Every spirit that confesses that Jesus Christ has come in the flesh is from God, and every spirit that does not confess Jesus is not from God. This is the spirit of the antichrist, which you heard was coming and now is in the world already (I Jo. 4:2-3).

John asserts that this evil spirit was already at work, and this pernicious spirit has been at work throughout the passing centuries. The “spirit of the antichrist” is behind all that is opposed to Christ and behind all those who do not accept the Revelation concerning Christ, and this spirit will finally bring into history the person who is the ultimate human opponent of Christ.

The “spirit of antichrist” in I John 4 is identical to “the mystery of lawlessness” in II Thessalonians 2. And both of these concepts are related to the end-time Apostasy that concludes with the appearance of Antichrist (see: The Apostasy). Together, “the spirit of antichrist” and “the mystery of lawlessness” create an environment, the Apostasy, that contributes to the rise of Antichrist.

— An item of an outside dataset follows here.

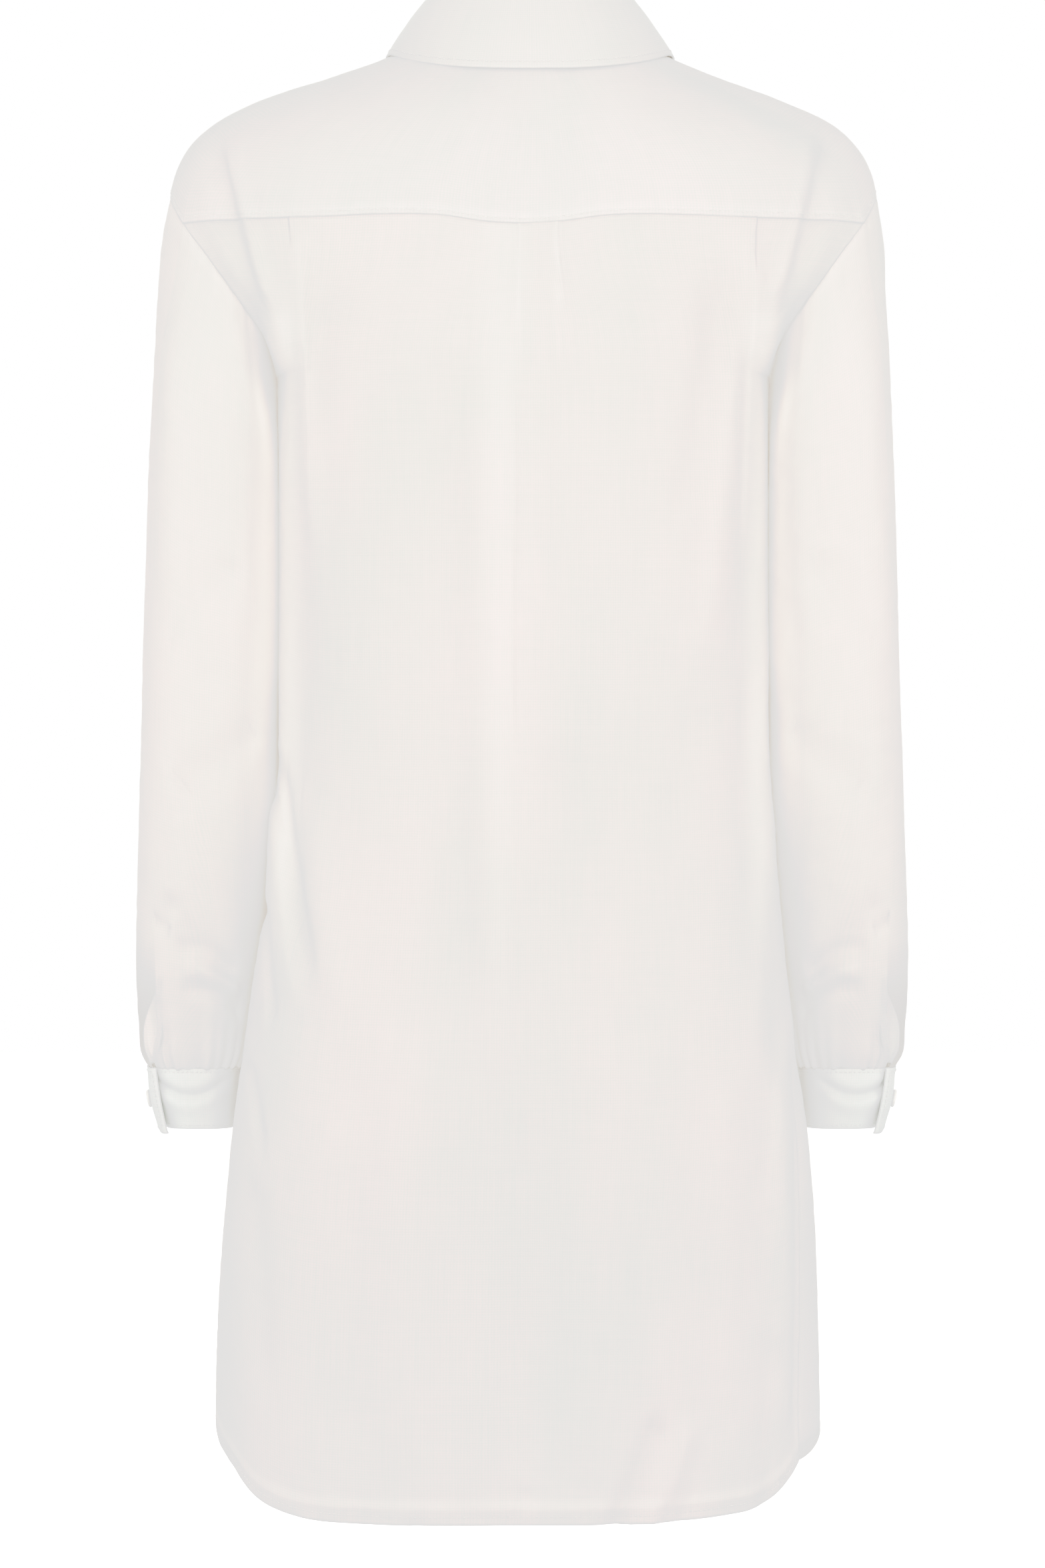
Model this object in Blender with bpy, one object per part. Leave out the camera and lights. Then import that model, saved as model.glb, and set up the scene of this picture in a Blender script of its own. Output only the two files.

How can it be denied that there is a definite personal reference by Paul to the Antichrist in II Thessalonians 2? It is obvious that Paul is discussing a person and not just a concept. Antichrist is more than a mere principle or a personification of evil, Antichrist is an individual doing certain deeds. He is referred to as the “man” and the “son”; also it says that he “exalts himself” and shows “himself that he is God.” These descriptions apply to a person not to a principle. Berkhof observed:

The more general opinion in the Church, however, is that in the last analysis the term “Antichrist” denotes an eschatological person, who will be the incarnation of all wickedness and therefore represents a spirit which is always more or less present in the world, and who has several precursors or types in history This view prevailed in the early Church and would seem to be the Scriptural view (ST, 702-3).

It is evident that the Antichrist will come at the end-time. In both the Old and New Testaments his appearance is related to the last days. In fact, both Jesus (Matt. 24) and Paul (II Thess. 2) connect his appearance with the return of Christ—before Christ returns Antichrist will be revealed. According to the Scriptures Antichrist will be on the earth when the Lord returns and will be destroyed by the returning Chris

The Antichrist is presented in Scripture under various designations; for brief commentary on these titles, see: Titles and Designations:

Little horn (Dan. 7:8, 23-26; first reference in Scripture to the Antichrist; he changes the times and law);

The prince who is to come (Dan. 9:2, 26);

The king of the north (Dan. 11:31-45);

Abomination of Desolation (Matt. 24:15);

Man of lawlessness (II Thess. 2:3; NKJV has “man of sin”);

Son of perdition (II Thess. 2:3; ESV has “destruction”; the designation revels his destiny);

Antichrist (I Jo. 2:18, 22; 4:3; II Jo. 7);

The beast (Rev. 13:1-4; 17:3, 7-17; 19:19-20).